### [TASK TO COMPLETE]
Repeat the material below exactly, line for line.

### [MATERIAL]
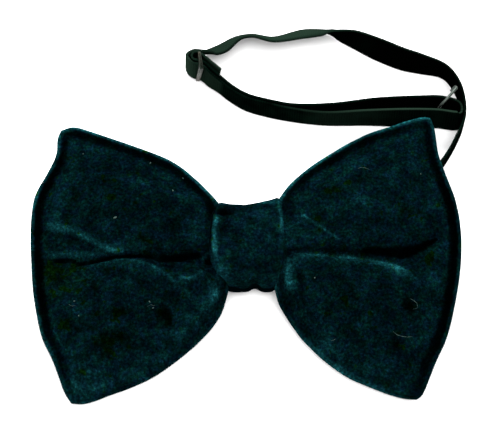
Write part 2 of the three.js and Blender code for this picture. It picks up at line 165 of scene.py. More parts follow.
def faceOutwards(piece, merge=0):
    # points within merge mm of each other are joined first
    selectOnly(piece)
    bpy.ops.object.mode_set(mode="EDIT")
    bpy.ops.mesh.select_all(action="SELECT")
    if merge:
        bpy.ops.mesh.remove_doubles(threshold=merge * mm)
    bpy.ops.mesh.normals_make_consistent(inside=False)
    bpy.ops.object.mode_set(mode="OBJECT")


def useModifier(piece, kind, **settings):
    selectOnly(piece)
    bpy.ops.object.modifier_add(type=kind)
    step = piece.modifiers[-1]
    for name, value in settings.items():
        setattr(step, name, value)
    bpy.ops.object.modifier_apply(modifier=step.name)


def readMesh(piece, what):
    values = np.zeros(len(piece.data.vertices) * 3)
    piece.data.vertices.foreach_get(what, values)
    return values.reshape(-1, 3)


def spotsOf(piece):
    return readMesh(piece, "co") / mm


def moveTo(piece, spots):
    piece.data.vertices.foreach_set("co", (np.asarray(spots) * mm).ravel())
    piece.data.update()


def setAttribute(piece, name, values):
    layer = piece.data.attributes.get(name) or piece.data.attributes.new(name, "FLOAT", "POINT")
    layer.data.foreach_set("value", np.asarray(values, np.float32))


def getAttribute(piece, name):
    values = np.zeros(len(piece.data.vertices), np.float32)
    piece.data.attributes[name].data.foreach_get("value", values)
    return values.astype(float)


def finishPiece(piece, material, slotName, *nodes):
    piece.data.materials.clear()
    piece.data.materials.append(material)
    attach(piece, "root")
    if nodes:
        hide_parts(*nodes)
    print("piece", piece.name, len(piece.data.polygons), "faces")


# Material nodes

def feed(tree, socket, value):
    # a socket takes another socket's output, a colour or a number
    if isinstance(value, bpy.types.NodeSocket):
        tree.links.new(value, socket)
    else:
        socket.default_value = (*value, 1) if socket.type == "RGBA" else value


def addNode(tree, kind, inputs, output=0, **settings):
    # inputs and output are named or numbered as in the node
    node = tree.nodes.new("ShaderNode" + kind)
    node.location = (180 * len(tree.nodes) - 3000, 0)
    for name, value in settings.items():
        setattr(node, name, value)
    for socket, value in inputs.items():
        feed(tree, node.inputs[socket], value)
    return node.outputs[output]


def lumpsOf(tree, scale, detail, roughness=0.5):
    # noise on Object coordinates; scale is in lumps per metre, one for all axes or one for each
    spot = addNode(tree, "TexCoord", {}, "Object")
    scales = scale if isinstance(scale, tuple) else (scale,) * 3
    placed = addNode(tree, "Mapping", {"Vector": spot, "Scale": scales})
    inputs = {"Vector": placed, "Scale": 1.0, "Detail": detail, "Roughness": roughness}
    return addNode(tree, "TexNoise", inputs, "Fac")


def attributeOf(tree, name):
    return addNode(tree, "Attribute", {}, "Fac", attribute_name=name)


def mathOf(tree, operation, *values, **settings):
    return addNode(tree, "Math", dict(enumerate(values)), operation=operation, **settings)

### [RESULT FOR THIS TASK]
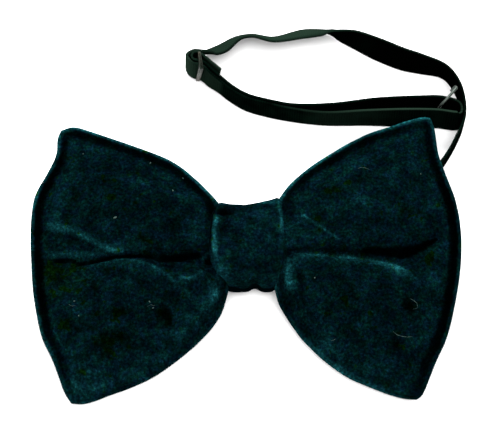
Write part 2 of the three.js and Blender code for this picture. It picks up at line 165 of scene.py. More parts follow.
def faceOutwards(piece, merge=0):
    # points within merge mm of each other are joined first
    selectOnly(piece)
    bpy.ops.object.mode_set(mode="EDIT")
    bpy.ops.mesh.select_all(action="SELECT")
    if merge:
        bpy.ops.mesh.remove_doubles(threshold=merge * mm)
    bpy.ops.mesh.normals_make_consistent(inside=False)
    bpy.ops.object.mode_set(mode="OBJECT")


def useModifier(piece, kind, **settings):
    selectOnly(piece)
    bpy.ops.object.modifier_add(type=kind)
    step = piece.modifiers[-1]
    for name, value in settings.items():
        setattr(step, name, value)
    bpy.ops.object.modifier_apply(modifier=step.name)


def readMesh(piece, what):
    values = np.zeros(len(piece.data.vertices) * 3)
    piece.data.vertices.foreach_get(what, values)
    return values.reshape(-1, 3)


def spotsOf(piece):
    return readMesh(piece, "co") / mm


def moveTo(piece, spots):
    piece.data.vertices.foreach_set("co", (np.asarray(spots) * mm).ravel())
    piece.data.update()


def setAttribute(piece, name, values):
    layer = piece.data.attributes.get(name) or piece.data.attributes.new(name, "FLOAT", "POINT")
    layer.data.foreach_set("value", np.asarray(values, np.float32))


def getAttribute(piece, name):
    values = np.zeros(len(piece.data.vertices), np.float32)
    piece.data.attributes[name].data.foreach_get("value", values)
    return values.astype(float)


def finishPiece(piece, material, slotName, *nodes):
    piece.data.materials.clear()
    piece.data.materials.append(material)
    attach(piece, "root")
    if nodes:
        hide_parts(*nodes)
    print("piece", piece.name, len(piece.data.polygons), "faces")


# Material nodes

def feed(tree, socket, value):
    # a socket takes another socket's output, a colour or a number
    if isinstance(value, bpy.types.NodeSocket):
        tree.links.new(value, socket)
    else:
        socket.default_value = (*value, 1) if socket.type == "RGBA" else value


def addNode(tree, kind, inputs, output=0, **settings):
    # inputs and output are named or numbered as in the node
    node = tree.nodes.new("ShaderNode" + kind)
    node.location = (180 * len(tree.nodes) - 3000, 0)
    for name, value in settings.items():
        setattr(node, name, value)
    for socket, value in inputs.items():
        feed(tree, node.inputs[socket], value)
    return node.outputs[output]


def lumpsOf(tree, scale, detail, roughness=0.5):
    # noise on Object coordinates; scale is in lumps per metre, one for all axes or one for each
    spot = addNode(tree, "TexCoord", {}, "Object")
    scales = scale if isinstance(scale, tuple) else (scale,) * 3
    placed = addNode(tree, "Mapping", {"Vector": spot, "Scale": scales})
    inputs = {"Vector": placed, "Scale": 1.0, "Detail": detail, "Roughness": roughness}
    return addNode(tree, "TexNoise", inputs, "Fac")


def attributeOf(tree, name):
    return addNode(tree, "Attribute", {}, "Fac", attribute_name=name)


def mathOf(tree, operation, *values, **settings):
    return addNode(tree, "Math", dict(enumerate(values)), operation=operation, **settings)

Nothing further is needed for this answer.